§ **EXERCISE**
Within the data that follows, set down exactly the lines from the one containing "rod.parent = pivot" through the one containing "import random", both ends included.

§ **GIVEN DATA**
** BEGIN **

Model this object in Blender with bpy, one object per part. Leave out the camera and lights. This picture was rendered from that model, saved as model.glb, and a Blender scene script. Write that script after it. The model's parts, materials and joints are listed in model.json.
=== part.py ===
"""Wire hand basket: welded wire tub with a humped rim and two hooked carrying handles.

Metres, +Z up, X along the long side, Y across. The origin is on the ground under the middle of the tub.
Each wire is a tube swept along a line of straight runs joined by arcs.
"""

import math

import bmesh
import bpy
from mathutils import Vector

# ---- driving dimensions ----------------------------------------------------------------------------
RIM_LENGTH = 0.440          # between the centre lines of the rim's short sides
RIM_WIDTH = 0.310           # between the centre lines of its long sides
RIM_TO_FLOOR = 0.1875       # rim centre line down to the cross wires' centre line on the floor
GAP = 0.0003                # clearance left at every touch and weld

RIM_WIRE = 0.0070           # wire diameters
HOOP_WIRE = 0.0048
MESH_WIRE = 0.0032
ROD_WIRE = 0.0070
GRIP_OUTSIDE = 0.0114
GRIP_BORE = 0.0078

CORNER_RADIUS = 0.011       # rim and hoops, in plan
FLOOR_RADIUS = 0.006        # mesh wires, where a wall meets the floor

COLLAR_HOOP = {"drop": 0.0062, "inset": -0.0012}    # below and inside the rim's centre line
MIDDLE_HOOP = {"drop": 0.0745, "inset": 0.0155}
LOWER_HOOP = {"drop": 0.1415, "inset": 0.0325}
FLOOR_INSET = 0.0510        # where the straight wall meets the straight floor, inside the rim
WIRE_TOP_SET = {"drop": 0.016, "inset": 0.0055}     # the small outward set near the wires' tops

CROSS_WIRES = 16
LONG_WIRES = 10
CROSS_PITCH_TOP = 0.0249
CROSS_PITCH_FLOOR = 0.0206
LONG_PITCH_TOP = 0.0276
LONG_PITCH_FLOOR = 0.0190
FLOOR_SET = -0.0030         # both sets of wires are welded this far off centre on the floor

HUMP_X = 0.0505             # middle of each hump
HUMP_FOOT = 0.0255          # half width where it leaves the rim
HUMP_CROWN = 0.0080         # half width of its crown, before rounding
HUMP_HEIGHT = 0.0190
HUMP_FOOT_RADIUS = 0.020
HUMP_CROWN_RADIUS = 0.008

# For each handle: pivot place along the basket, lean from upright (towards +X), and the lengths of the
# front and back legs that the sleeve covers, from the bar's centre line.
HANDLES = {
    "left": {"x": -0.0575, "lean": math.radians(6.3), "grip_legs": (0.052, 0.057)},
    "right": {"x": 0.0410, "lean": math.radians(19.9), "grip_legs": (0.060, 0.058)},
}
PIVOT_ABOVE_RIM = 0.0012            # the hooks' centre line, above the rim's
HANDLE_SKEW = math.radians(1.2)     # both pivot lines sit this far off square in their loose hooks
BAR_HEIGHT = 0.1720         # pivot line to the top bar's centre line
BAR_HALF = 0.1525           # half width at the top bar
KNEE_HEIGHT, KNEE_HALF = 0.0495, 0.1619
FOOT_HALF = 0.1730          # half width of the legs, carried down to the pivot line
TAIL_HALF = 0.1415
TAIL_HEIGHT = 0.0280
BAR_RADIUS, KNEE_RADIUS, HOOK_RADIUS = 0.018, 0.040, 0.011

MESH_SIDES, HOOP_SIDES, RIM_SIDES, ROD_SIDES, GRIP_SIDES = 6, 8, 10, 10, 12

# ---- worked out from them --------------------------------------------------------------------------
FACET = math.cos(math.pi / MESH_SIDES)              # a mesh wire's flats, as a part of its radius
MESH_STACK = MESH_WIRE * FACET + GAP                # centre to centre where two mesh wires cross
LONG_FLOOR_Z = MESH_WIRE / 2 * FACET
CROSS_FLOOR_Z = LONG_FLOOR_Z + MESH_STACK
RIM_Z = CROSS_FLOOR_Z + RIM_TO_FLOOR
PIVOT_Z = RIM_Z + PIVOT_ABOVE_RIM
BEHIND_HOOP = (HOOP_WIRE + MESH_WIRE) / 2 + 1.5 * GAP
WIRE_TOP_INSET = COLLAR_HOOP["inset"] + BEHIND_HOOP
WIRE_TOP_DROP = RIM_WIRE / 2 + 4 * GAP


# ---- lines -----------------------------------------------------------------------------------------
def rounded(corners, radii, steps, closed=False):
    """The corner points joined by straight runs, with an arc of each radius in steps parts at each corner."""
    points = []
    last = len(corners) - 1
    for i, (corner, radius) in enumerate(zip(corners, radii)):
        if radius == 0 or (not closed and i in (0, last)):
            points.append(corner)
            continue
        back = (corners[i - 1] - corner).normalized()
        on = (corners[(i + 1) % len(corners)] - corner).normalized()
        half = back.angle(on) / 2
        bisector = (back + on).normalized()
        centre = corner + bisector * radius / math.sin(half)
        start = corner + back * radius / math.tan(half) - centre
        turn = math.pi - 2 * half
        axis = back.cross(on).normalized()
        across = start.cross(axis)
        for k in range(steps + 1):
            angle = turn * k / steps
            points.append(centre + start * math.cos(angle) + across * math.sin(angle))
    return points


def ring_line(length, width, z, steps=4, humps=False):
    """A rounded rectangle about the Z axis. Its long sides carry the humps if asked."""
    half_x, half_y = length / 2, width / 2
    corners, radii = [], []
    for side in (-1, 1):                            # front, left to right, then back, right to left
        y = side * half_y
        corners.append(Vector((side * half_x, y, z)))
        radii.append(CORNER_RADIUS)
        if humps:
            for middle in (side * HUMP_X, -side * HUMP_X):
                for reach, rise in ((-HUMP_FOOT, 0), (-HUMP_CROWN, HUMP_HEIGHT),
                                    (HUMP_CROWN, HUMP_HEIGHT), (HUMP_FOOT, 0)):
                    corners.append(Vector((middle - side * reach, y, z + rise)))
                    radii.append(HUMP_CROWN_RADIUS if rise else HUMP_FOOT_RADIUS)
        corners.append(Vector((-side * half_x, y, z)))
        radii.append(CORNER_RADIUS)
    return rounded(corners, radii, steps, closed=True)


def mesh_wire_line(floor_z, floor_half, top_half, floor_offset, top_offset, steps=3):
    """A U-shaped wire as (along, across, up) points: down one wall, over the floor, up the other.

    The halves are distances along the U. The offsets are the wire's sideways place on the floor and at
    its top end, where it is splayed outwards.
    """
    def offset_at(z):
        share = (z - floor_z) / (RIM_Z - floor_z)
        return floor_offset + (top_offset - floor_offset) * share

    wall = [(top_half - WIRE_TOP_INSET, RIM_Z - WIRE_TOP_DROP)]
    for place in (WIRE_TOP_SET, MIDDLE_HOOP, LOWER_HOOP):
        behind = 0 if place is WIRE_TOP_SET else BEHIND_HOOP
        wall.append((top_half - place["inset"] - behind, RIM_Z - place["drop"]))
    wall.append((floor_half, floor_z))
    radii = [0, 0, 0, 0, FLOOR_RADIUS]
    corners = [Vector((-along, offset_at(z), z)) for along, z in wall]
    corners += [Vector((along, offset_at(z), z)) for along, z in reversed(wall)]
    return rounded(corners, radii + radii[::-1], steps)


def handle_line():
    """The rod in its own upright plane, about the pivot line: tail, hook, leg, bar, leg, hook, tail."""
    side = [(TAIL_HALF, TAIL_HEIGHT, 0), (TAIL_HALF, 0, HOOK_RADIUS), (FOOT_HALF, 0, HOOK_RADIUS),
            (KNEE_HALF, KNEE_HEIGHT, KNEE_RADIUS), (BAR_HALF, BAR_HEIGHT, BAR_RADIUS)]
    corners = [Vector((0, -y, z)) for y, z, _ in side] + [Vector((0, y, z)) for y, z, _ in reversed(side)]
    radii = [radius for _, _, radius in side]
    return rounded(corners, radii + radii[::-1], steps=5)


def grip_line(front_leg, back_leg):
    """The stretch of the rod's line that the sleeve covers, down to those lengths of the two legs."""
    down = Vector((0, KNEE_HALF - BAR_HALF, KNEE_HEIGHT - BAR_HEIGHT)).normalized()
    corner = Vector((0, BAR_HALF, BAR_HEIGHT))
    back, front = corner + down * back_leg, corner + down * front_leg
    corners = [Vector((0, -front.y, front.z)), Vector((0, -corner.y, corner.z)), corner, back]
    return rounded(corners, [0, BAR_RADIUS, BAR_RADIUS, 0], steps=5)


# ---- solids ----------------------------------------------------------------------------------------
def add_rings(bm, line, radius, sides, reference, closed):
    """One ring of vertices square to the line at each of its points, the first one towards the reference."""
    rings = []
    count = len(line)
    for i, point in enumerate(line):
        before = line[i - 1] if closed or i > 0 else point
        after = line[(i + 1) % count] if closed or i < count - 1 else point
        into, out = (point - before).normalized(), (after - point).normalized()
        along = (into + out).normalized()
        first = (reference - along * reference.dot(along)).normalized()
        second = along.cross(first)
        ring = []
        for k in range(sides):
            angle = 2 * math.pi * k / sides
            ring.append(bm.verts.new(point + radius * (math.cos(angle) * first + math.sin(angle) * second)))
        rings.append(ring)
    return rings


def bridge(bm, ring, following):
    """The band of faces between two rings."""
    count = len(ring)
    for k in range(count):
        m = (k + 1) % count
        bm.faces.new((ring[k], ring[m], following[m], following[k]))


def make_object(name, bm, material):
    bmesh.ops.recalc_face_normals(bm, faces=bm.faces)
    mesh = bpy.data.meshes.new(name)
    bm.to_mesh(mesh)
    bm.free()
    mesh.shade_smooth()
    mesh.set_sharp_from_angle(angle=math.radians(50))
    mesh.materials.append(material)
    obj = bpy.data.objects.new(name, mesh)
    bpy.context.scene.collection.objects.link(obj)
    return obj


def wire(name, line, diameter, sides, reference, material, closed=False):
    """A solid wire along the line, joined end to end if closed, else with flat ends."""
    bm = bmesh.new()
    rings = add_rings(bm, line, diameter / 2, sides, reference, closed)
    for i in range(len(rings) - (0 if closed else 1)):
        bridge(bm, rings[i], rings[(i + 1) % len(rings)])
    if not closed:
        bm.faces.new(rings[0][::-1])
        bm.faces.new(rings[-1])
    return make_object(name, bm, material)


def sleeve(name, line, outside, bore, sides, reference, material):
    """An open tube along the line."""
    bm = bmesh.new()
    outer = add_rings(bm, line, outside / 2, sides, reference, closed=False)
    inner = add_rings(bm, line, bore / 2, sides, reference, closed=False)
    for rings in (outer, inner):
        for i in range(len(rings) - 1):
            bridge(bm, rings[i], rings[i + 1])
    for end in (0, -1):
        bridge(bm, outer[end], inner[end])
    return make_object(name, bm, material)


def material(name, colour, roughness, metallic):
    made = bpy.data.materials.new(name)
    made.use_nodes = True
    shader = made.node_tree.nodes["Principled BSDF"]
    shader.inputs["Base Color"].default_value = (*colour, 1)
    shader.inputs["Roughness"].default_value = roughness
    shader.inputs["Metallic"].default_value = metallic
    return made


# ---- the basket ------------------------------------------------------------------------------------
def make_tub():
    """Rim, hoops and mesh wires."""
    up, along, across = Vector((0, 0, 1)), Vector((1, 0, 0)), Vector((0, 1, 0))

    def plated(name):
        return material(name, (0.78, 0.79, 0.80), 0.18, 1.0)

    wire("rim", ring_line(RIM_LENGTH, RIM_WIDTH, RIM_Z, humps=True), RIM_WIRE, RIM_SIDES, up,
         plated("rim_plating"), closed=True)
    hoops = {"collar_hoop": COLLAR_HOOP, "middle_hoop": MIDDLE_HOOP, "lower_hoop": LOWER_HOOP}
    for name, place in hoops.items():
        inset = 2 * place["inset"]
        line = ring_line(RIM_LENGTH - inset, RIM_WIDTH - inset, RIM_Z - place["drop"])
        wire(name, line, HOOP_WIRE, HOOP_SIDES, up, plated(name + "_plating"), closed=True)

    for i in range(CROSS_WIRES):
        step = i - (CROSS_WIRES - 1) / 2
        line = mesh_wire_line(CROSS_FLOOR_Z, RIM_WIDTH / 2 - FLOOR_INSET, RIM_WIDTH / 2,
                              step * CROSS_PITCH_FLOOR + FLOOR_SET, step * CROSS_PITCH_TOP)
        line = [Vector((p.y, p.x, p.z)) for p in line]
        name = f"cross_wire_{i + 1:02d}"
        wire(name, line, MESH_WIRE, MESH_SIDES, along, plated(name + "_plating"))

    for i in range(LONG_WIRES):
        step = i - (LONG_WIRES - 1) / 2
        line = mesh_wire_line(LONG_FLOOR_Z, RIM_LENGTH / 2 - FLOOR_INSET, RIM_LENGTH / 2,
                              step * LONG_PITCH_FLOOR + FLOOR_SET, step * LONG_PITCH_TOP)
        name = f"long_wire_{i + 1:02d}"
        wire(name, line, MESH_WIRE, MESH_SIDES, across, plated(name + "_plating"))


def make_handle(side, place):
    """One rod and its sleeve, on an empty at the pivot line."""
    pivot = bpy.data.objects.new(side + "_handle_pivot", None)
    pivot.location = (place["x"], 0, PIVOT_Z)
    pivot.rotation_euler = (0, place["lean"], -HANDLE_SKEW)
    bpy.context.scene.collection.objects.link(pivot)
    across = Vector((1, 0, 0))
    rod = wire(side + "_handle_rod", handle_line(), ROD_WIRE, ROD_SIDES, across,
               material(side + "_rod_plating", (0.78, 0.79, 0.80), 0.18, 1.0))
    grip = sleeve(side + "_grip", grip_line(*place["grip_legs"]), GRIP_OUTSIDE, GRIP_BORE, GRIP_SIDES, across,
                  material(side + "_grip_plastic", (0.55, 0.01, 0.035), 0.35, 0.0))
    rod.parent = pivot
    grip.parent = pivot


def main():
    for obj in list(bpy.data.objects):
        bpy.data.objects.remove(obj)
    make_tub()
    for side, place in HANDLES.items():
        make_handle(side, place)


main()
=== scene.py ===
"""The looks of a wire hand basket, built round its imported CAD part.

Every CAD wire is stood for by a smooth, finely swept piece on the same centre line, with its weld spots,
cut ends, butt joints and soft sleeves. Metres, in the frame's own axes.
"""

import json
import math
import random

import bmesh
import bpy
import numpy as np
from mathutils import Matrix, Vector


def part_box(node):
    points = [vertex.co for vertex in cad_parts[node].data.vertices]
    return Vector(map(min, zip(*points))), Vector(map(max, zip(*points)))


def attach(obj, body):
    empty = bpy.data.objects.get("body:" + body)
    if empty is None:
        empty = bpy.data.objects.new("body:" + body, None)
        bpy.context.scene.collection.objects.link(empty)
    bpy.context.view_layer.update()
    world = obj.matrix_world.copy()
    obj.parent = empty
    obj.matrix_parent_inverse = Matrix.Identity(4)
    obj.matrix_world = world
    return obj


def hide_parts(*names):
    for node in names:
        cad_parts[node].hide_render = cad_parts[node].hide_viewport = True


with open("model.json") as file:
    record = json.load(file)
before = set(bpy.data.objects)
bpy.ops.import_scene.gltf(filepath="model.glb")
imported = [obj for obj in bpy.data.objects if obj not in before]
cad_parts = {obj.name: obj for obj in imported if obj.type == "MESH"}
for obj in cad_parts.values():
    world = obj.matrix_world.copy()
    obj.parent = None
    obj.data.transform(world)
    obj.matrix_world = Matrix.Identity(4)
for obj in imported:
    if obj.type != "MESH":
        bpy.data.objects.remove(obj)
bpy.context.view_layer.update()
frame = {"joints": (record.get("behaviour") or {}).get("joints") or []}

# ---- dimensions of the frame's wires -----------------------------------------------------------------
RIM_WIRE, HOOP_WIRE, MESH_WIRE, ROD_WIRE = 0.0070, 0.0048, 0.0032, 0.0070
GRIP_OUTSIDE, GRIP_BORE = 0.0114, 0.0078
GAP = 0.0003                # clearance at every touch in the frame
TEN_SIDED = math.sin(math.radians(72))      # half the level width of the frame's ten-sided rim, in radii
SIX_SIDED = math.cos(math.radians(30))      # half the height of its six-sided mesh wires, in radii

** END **

§ **ANSWER IN FULL**
    rod.parent = pivot
    grip.parent = pivot


def main():
    for obj in list(bpy.data.objects):
        bpy.data.objects.remove(obj)
    make_tub()
    for side, place in HANDLES.items():
        make_handle(side, place)


main()
=== scene.py ===
"""The looks of a wire hand basket, built round its imported CAD part.

Every CAD wire is stood for by a smooth, finely swept piece on the same centre line, with its weld spots,
cut ends, butt joints and soft sleeves. Metres, in the frame's own axes.
"""

import json
import math
import random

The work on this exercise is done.